Southern vs USM

Southen coach Dawson Odoms watches his team prepare before their game with the University of Southern Mississipppi in Hattiesburg on Saturday.

Rick Guy

The question posed to Herb Edwards was almost unfair. After all, he was a handful of minutes removed from a 45-0 loss to Southern Miss, a defeat so fresh the Southern Miss band had barely wrapped its post-game performance.

What can you take away from a game like this?, he was asked.

“Don’t lose 45-0,” he responded.

It was a frustrating evening for Southern. Little seemed to go right, especially when the Jaguars had the ball. By the time the first quarter was over, Southern trailed by 28 points and Southern Miss was threatening again.

But there are lessons, even in frustration. The Jaguars are assured of only 11 games this season, so they can’t waste the useful things, especially when considering they are playing up a level in classification again Saturday at UT-San Antonio.

Take the mistakes and learn from them. Take what you did well and build on it. That is the approach Southern took this week.

“What else do we need to get better?” defensive back Danny Johnson said.

Start with the positives, of which, Southern admitted, there weren’t many. But there was enough to build on and carry into this week.

The defense, which yielded 316 yards and four touchdowns in the first half, tightened up in the final 30 minutes.

Although coach Dawson Odums said some of it could be attributed to the Golden Eagles easing off the gas in the second half, Southern’s defense kept Southern Miss out of the end zone and nearly halved its allowed yardage from the first half.

That last 30 minutes is what defensive end Aaron Tiller focused on this week. They were a competitive 30 minutes he hopes carry over into the UTSA game.

“I just take away the positives,” said defensive end Aaron Tiller. “The negatives are going to be there, but if you harp on the negatives, you’ll never grow.”
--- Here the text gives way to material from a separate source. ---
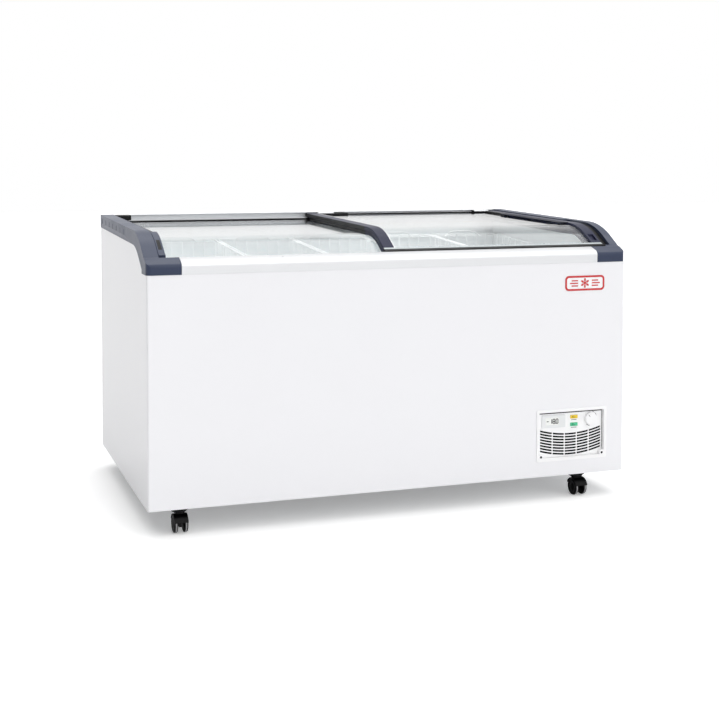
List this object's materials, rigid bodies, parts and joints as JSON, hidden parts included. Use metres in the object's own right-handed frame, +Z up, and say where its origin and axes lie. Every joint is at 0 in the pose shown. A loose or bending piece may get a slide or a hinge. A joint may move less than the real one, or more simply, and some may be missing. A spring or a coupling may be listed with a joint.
{
  "type": "sliding-lid display freezer",
  "caption": "Chest display freezer with curved sliding glass lids, slate end caps, wire baskets, lower-right service panel and swivel casters.",
  "frame": {"origin": "on the floor, under the middle of the cabinet", "axes": "+Z up, -Y towards the customer at the front, +X along the cabinet to the right as seen from the front"},
  "size_m": [1.5, 0.82, 0.8552],
  "materials": {
    "skin_white": "satin",
    "zinc_sheet": "satin",
    "liner_white": "satin",
    "foam": "matte",
    "copper": "satin",
    "rail_grey": "satin",
    "rear_rail_white": "satin",
    "cap_blue_grey": "satin",
    "black_plastic": "matte",
    "frame_grey": "satin",
    "lid_glass": "gloss",
    "wire_white": "satin",
    "panel_white": "satin",
    "display_grey": "satin",
    "lens_clear": "gloss",
    "lamp_yellow": "gloss",
    "lamp_green": "gloss",
    "screw_steel": "satin",
    "badge_red": "gloss",
    "compressor_black": "satin",
    "rubber_black": "matte",
    "aluminium_fin": "satin",
    "fan_white": "satin",
    "caster_black": "satin",
    "caster_steel": "satin"
  },
  "bodies": {
    "cabinet": {"outer_wrap": "skin_white", "back_panel": "zinc_sheet", "base_pan": "zinc_sheet", "inner_liner": "liner_white", "evaporator_coil": "copper", "foam_insulation": "foam", "front_rail": "rail_grey", "rear_rail": "rear_rail_white", "rear_rail_stop": "black_plastic", "left_end_cap": "cap_blue_grey", "right_end_cap": "cap_blue_grey", "basket_ledges": "liner_white", "panel_bezel": "panel_white", "grille_panel": "panel_white", "display_module": "display_grey", "display_lens": "lens_clear", "power_lamp": "lamp_yellow", "compressor_lamp": "lamp_green", "panel_screws": "screw_steel", "thermostat_body": "black_plastic", "badge_plate": "badge_red", "compressor": "compressor_black", "compressor_mounts": "rubber_black", "relay_box": "black_plastic", "condenser": "aluminium_fin", "fan_shroud": "zinc_sheet", "fan_motor": "compressor_black", "filter_drier": "copper", "discharge_tube": "copper", "suction_tube": "copper", "mains_gland": "black_plastic", "drain_tube": "black_plastic", "caster_plates": "caster_steel", "right_cap_track": "black_plastic"},
    "left_lid": {"left_lid_outer_frame": "frame_grey", "left_lid_inner_frame": "frame_grey", "left_lid_glass": "lid_glass", "left_lid_front_profile": "black_plastic", "left_lid_rear_profile": "black_plastic"},
    "right_lid": {"right_lid_outer_frame": "frame_grey", "right_lid_inner_frame": "frame_grey", "right_lid_glass": "lid_glass", "right_lid_front_profile": "black_plastic", "right_lid_rear_profile": "black_plastic"},
    "basket_1": {"basket_1": "wire_white"},
    "basket_2": {"basket_2": "wire_white"},
    "basket_3": {"basket_3": "wire_white"},
    "basket_4": {"basket_4": "wire_white"},
    "basket_5": {"basket_5": "wire_white"},
    "drain_plug": {"drain_plug": "rubber_black"},
    "thermostat_knob": {"thermostat_knob": "panel_white"},
    "fan_blade": {"fan_blade": "fan_white"},
    "caster_fork_front_left": {"caster_fork_front_left": "caster_black"},
    "caster_wheels_front_left": {"caster_wheels_front_left": "caster_black"},
    "caster_fork_front_right": {"caster_fork_front_right": "caster_black"},
    "caster_wheels_front_right": {"caster_wheels_front_right": "caster_black"},
    "caster_fork_rear_left": {"caster_fork_rear_left": "caster_black"},
    "caster_wheels_rear_left": {"caster_wheels_rear_left": "caster_black"},
    "caster_fork_rear_right": {"caster_fork_rear_right": "caster_black"},
    "caster_wheels_rear_right": {"caster_wheels_rear_right": "caster_black"}
  },
  "joints": [
    {"name": "left_lid_slide", "type": "slide", "parent": "cabinet", "child": "left_lid", "axis": [1, 0, 0], "range_m": [0, 0.605]},
    {"name": "right_lid_slide", "type": "slide", "parent": "cabinet", "child": "right_lid", "axis": [1, 0, 0], "range_m": [-0.605, 0]},
    {"name": "basket_1_lift", "type": "slide", "parent": "cabinet", "child": "basket_1", "axis": [0, 0, 1], "range_m": [0, 0.015]},
    {"name": "basket_2_lift", "type": "slide", "parent": "cabinet", "child": "basket_2", "axis": [0, 0, 1], "range_m": [0, 0.015]},
    {"name": "basket_3_lift", "type": "slide", "parent": "cabinet", "child": "basket_3", "axis": [0, 0, 1], "range_m": [0, 0.015]},
    {"name": "basket_4_lift", "type": "slide", "parent": "cabinet", "child": "basket_4", "axis": [0, 0, 1], "range_m": [0, 0.015]},
    {"name": "basket_5_lift", "type": "slide", "parent": "cabinet", "child": "basket_5", "axis": [0, 0, 1], "range_m": [0, 0.015]},
    {"name": "drain_plug_pull", "type": "slide", "parent": "cabinet", "child": "drain_plug", "axis": [0, 0, 1], "range_m": [0, 0.06]},
    {"name": "thermostat_knob_turn", "type": "hinge", "parent": "cabinet", "child": "thermostat_knob", "pos_m": [0.638, -0.4, 0.24], "axis": [0, 1, 0], "range_deg": [0, 270]},
    {"name": "condenser_fan_spin", "type": "hinge", "parent": "cabinet", "child": "fan_blade", "pos_m": [0.578, -0.268, 0.158], "axis": [0, 1, 0], "continuous": true},
    {"name": "front_left_swivel", "type": "hinge", "parent": "cabinet", "child": "caster_fork_front_left", "pos_m": [-0.654, -0.367, 0.07], "axis": [0, 0, 1], "continuous": true},
    {"name": "front_left_roll", "type": "hinge", "parent": "caster_fork_front_left", "child": "caster_wheels_front_left", "pos_m": [-0.654, -0.38, 0.025], "axis": [1, 0, 0], "continuous": true},
    {"name": "front_right_swivel", "type": "hinge", "parent": "cabinet", "child": "caster_fork_front_right", "pos_m": [0.606, -0.367, 0.07], "axis": [0, 0, 1], "continuous": true},
    {"name": "front_right_roll", "type": "hinge", "parent": "caster_fork_front_right", "child": "caster_wheels_front_right", "pos_m": [0.606, -0.38, 0.025], "axis": [1, 0, 0], "continuous": true},
    {"name": "rear_left_swivel", "type": "hinge", "parent": "cabinet", "child": "caster_fork_rear_left", "pos_m": [-0.654, 0.367, 0.07], "axis": [0, 0, 1], "continuous": true},
    {"name": "rear_left_roll", "type": "hinge", "parent": "caster_fork_rear_left", "child": "caster_wheels_rear_left", "pos_m": [-0.654, 0.38, 0.025], "axis": [1, 0, 0], "continuous": true},
    {"name": "rear_right_swivel", "type": "hinge", "parent": "cabinet", "child": "caster_fork_rear_right", "pos_m": [0.606, 0.367, 0.07], "axis": [0, 0, 1], "continuous": true},
    {"name": "rear_right_roll", "type": "hinge", "parent": "caster_fork_rear_right", "child": "caster_wheels_rear_right", "pos_m": [0.606, 0.38, 0.025], "axis": [1, 0, 0], "continuous": true}
  ]
}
And that growth needs to be immediate, Tiller said, with the Jaguars facing another Football Bowl Subdivision team this week. He said the positive effort in the second half last week is proof Southern can hang in there if his teammates allow that belief to take hold.

“Don’t let the name fool you,” Tiller said. “It’s still football. Whatever we do, we can’t go into it thinking we’re the little brothers of the game. We’ve got to go out and fight like we did in the second half and play a complete football game.”

As defensive back Jamar Mitchell put it, “You’re not here just for a check; you’re actually trying to compete.”

Although Southern does not want to spend its time dwelling on them, there are lessons to be found in the negatives too.

Southern’s offensive ineffectiveness last week — zero points and 140 yards — can be traced to a number of different things. It was facing one of the best defenses it will play this season with a pair of freshmen taking reps at quarterback.

But the Jaguars weren’t making excuses. They looked back at the film and saw plays there to be made. Southern just didn’t make them.

“Going into this week, it’s just execution,” said offensive lineman Christian Rodriguez. “Execution is really the key to this game. Don’t shoot ourselves in the foot. … We shot ourselves in the foot plenty of times.”

Southern watched a repeat session of itself failing to cash in on its opportunities offensively with intent. Don’t ignore the mistakes, but identify and fix them.

“Everything’s a lesson,” Rodriguez said. “You can’t look at anything negatively. You can’t let one game determine your whole season.”

There’s also that other negative, the residual feeling, the one that was still so sharp for Edwards when he was asked what the team can carry over into this week.

Southern isn’t ignoring that, either.

“You need to take the pain from the game and bring it to the next game,” junior safety Andrea Augustine said. “We need to remember what that felt like. We need to remember what we were doing wrong. … Just stay focused, and bring the pain that we felt from this game to the next game so we don’t feel that again.”